Реорганизация курса ограничилась сменой командиров рот. Игорь Кравченко остался в первой роте. Дружит с Витькой Подоляном. Витька типичный профессорский сынок, узкоплечий, с пухлым, немощным телом, военную службу переносит с трудом, старшины не дают ему поблажек — таково требование отца. Зато Виктор превосходный пианист. Второй пианист Виталька Бердышев — классом ниже, но всё равно и у него получается здорово. Я ни черта не смыслю в музыке, но когда слышу скерцо Шопена в исполнении Подоляна, у меня что-то обрывается внутри, и я вижу фрагменты картин: сады на окраине Краснодара, густой подлесок на островке посреди реки в паводок, слышу мелодичное посвистывание ветра в камышах, что растут в заводях Старой Кубани. Иногда вижу маму, и тогда к горлу подкатывает ком и влажнеют глаза. Наверное, подлинные ценители музыки испытывают нечто иное, чем я, провинциал, только в Ленинграде впервые попавший на концерт классической музыки в филармонии.

Игорю сейчас не до меня. У него полный разрыв с Ниной. Он потрясён, но держится. Именно в это время Игорь стал писать настоящие, взрослые стихи.

После выпуска из академии его направили служить на Тихоокеанский флот, там он ухитрился настолько достать кадровика, что тот упёк его в военно-строительный отряд, расположенный в таёжной глубинке. Сосны, белки, снег по пояс, весной сопки в пламени цветущего багульника, затем Владивосток, остров Русский, Камчатка, Авачинская бухта, сверкающие на солнце вулканы, Паратунька, Долина гейзеров. Поэту незачем было собирать материал, он жил в нём, с каждой новой книгой набирая уверенность и силу.

Сейчас, когда жизнь, в сущности, прожита, я могу с уверенностью сказать, что едва ли найдутся еще два-три человека, которые оказали на меня такое влияние, как Игорь. Мы ровесники, но в те далёкие годы он всегда был немного старше меня. Во мне слишком долго держалась полудетская наивность. Не будь Игоря, я вряд ли стал бы профессиональным литератором. О моих сомнениях на этот счёт немало записей в той самой голубой тетради. Кажется, Чехов сказал, что очень хорошо начать плохо. Что-то в этом роде. Я начинал настолько плохо, что нормальный человек давно бы бросил это пустое занятие. Да и карьера у меня складывалась вполне удачно. Зачем попусту портить бумагу?

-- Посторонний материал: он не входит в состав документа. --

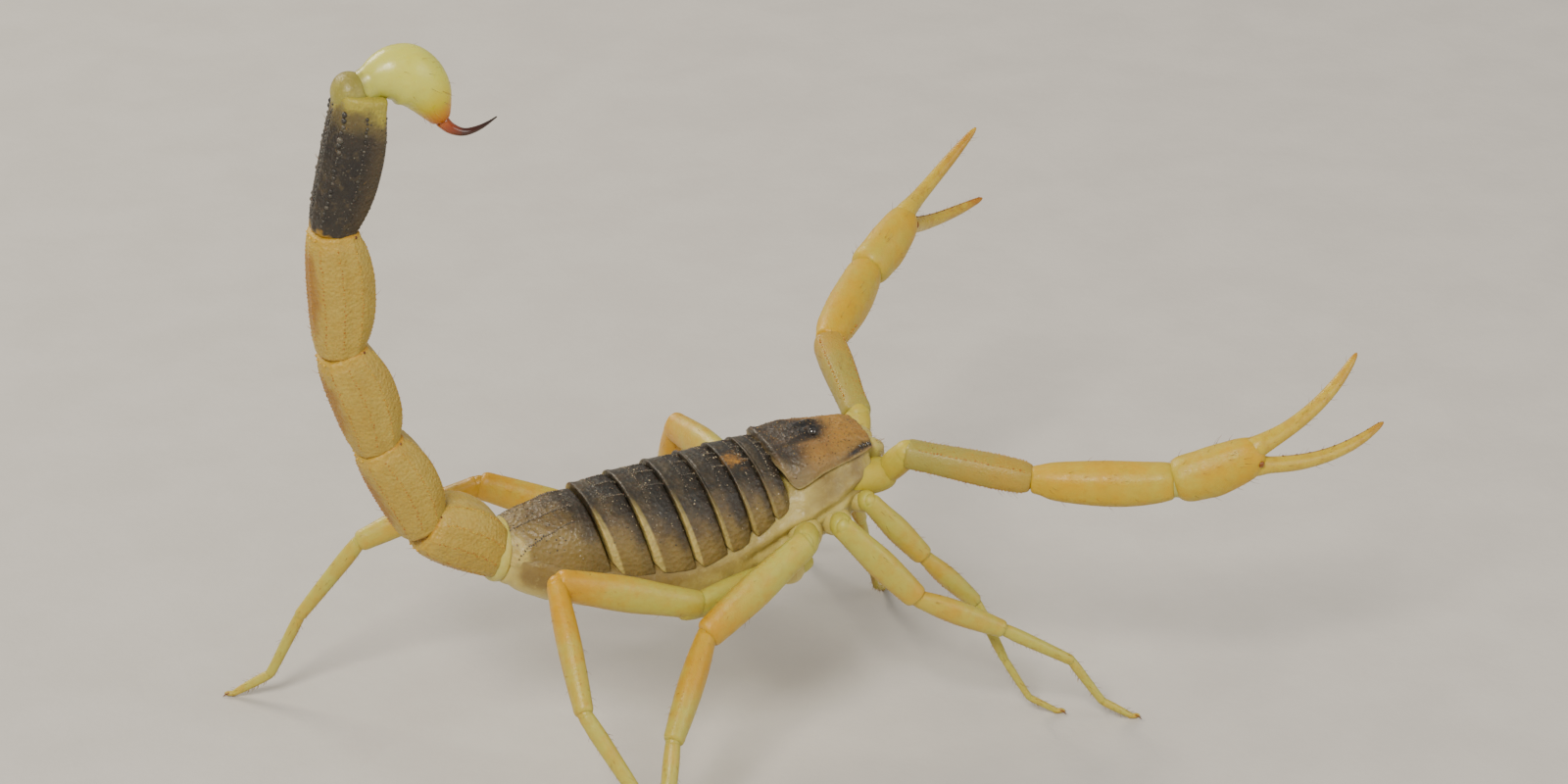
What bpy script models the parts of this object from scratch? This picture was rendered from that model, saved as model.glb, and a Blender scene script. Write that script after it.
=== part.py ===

Зимой 1967 года я сжёг рукописи и решил серьезно заняться наукой. Для этого были все условия: превосходно оборудованная лаборатория в санэпидотряде, тема диссертации, солидный руководитель. Я сходу сдал часть экзаменов на кандидатский минимум, а в начале мая прилетел в Северодвинск Игорь. Группа молодых поэтов после совещания в Москве разъехалась по стране. Кравченко выбрал Север, чтобы повидаться со мной. У него уже готовилась к печати вторая книга со вступительной статьей Павла Антокольского. Мой друг был на подъёме, выступал в клубах, Доме офицеров флота, студенческих общежитиях, и везде его встречали громом аплодисментов. Он принёс с собой в наш северный город дыхание океана, простора, какой-то иной жизни. «Тебе нужно встряхнуться, — сказал он, — приезжай ко мне, во Владивосток. Это другая страна, другие масштабы».

Через год я вылетел во Владивосток и пережил ощущение, которое испытывает молодой матрос, впередсмотрящий на корабле — захлебнулся от вольного ветра.

Владивосток конца шестидесятых! Меня поразил сам город — с белыми свечами многоэтажек на сопках, со сверкающей голубизной бухтой Золотой Рог, с центральной бесконечной улицей Ленина, по старинке называемой Светланкой, с бриннеровскими домами (вспомним знаменитого голливудского актёра Юла Бриннера — дома принадлежали его семье), таинственной Зме-инкой и кораблём-памятником у причала.

Многоярусная конструкция города то ввинчивалась вверх, забираясь на рыжие сопки, то соскальзывала вниз, в распадки, и случалось так, что, прогуливаясь по скошенному тротуару неподалеку от центра, вы могли заглянуть в окно третьего этажа застывшего ниже дома. И всё это было соединено мостами и мосточками, арками, за которыми открывались узкие переходы, внезапно ныряющие в тупики. Ещё сохранилась Корейская слобода, где среди новостроек крепенькими грибами прорастали фанзы с иероглифами на ставнях.

Владивостоку вообще не свойственны прямые линии, но меня как-то особенно поразила Китайская улица, взбирающаяся вверх, к основанию сопки. Однажды по этой улице с невероятным грохотом скатился на коляске с мороженым друг Игоря известный поэт Илья Фаликов. В городе об этом рассказывали с удовольствием и даже с гордостью, как о некой достопримечательности.